Hi,
Can anyone please let me know which percentages are showing precision and recall of reads in the star log.final.out file ? Is it the annotated splice junctions/total number of splice junctions ?
how about mapped correctly and mapped incorrectly ?
Thanks
So, how can I recognize if a mapping command with an optimized parameters is the best one among the rest of options by only the files of STAR?
You could:
1) find or create a test set, with known true location of each read, and perform your parameter tuning on this set - you can then calculate precision, recall, and so forth. However, parameter optimizations will likely by data-dependent, at least to some extent, and there is no guarantee the optimized parameters from the test set will be the best to your real data.
2) Perform dowstream analysis on the several alignments and see the quality of the results, or try to find out which ones "makes more sense" or is "biologically more relevant". If you are not careful, this will result on an intricate form of p-hacking, though.

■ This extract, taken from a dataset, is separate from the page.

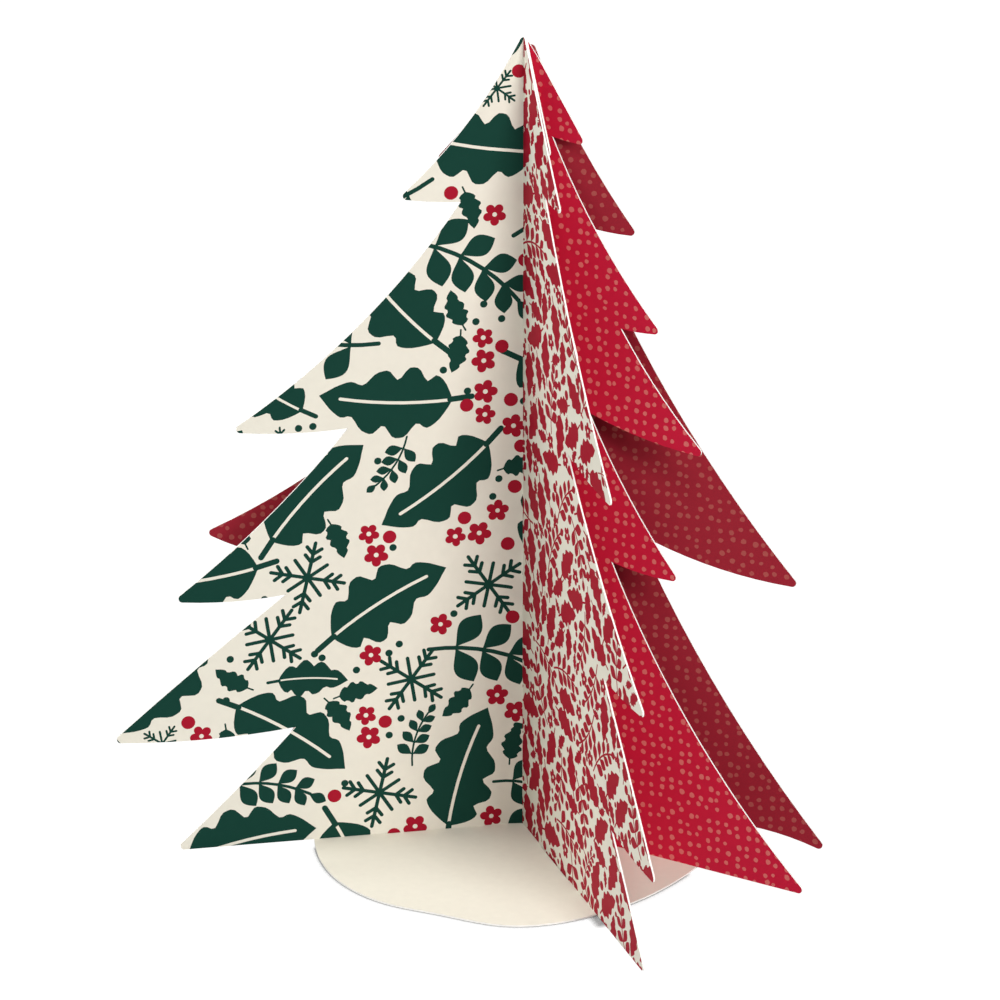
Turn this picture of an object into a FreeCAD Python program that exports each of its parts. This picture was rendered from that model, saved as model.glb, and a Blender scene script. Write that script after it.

3) Explore the mappings visually with IGV or other genome browser. You can open several bam files simultaneously in IGV (better convert them to bigWig, however) and look for discordant regions, to perform visual assessment of the mapping.
4) Stop overthinking (Improving the mapping rate by aligner parameters, STAR outputs interpretation, Parameter optimization STAR) and use the default parameters. At these other threads, you have been told your mapping rate seems just fine and similar to the mapping rate of good datasets.
Probably (4) is the best suggestion, and it is not the first time you heard it.
I have to write about the optimization process. That is why I need to perform optimization, however the default parameters values seem the best.
Thanks
If you had said this first, in your first question, you probably could have gotten better answers.